Texture also affects how formal or relaxed a space reads. A refined, low-pile rug can sharpen the look of a dining room or study. A thicker, more tactile weave tends to make family spaces feel more relaxed and inviting.

Seeing area rugs in person changes the decision

Photos are useful, but rugs are tactile by nature. The true color shifts with light. The pile changes the way a pattern reads. The softness underfoot matters more than many people expect. That is why in-person comparison remains so valuable, especially when you are trying to coordinate a rug with furniture, pillows, lighting, and the overall tone of a room.

In a showroom setting, homeowners can often spot differences they would miss online – whether a cream reads too yellow, whether a blue leans gray, or whether a texture feels substantial enough for the space. It is also much easier to picture how a rug fits into a broader design story when you can compare it alongside complementary home pieces.

For homeowners in Canton, Woodstock, Acworth, and Kennesaw, that local guidance can make the process far more confident. A rug is not a minor accessory. It is one of the largest visual elements in the room.

Care should be part of the decision

A beautiful rug lasts longer when care is considered from the start. That does not mean every room needs the same strategy. It means being realistic.

Homes with pets, children, or heavy entertaining may need materials and constructions that are easier to maintain. Delicate pieces can still have a place, but usually in rooms with lighter traffic. Rotating rugs periodically, using appropriate padding, and responding to spills quickly all help preserve appearance over time.

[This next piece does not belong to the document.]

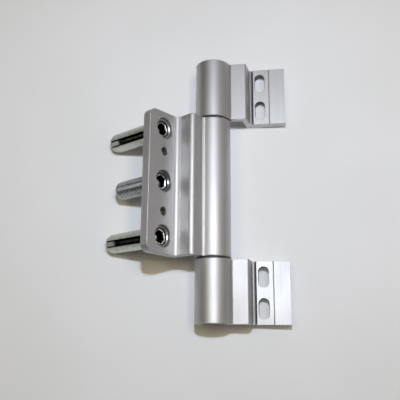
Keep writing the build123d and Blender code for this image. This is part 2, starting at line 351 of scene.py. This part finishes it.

And when a rug has lasting value – visually, functionally, or sentimentally – professional cleaning and restoration matter. A well-made rug can often remain part of a home for years longer with the right attention.

The best rooms rarely come together by accident. They are built one thoughtful layer at a time, and the rug is often the layer that makes everything else make sense. Choose the piece that fits your room, your routines, and your eye, and the whole space begins to feel more settled.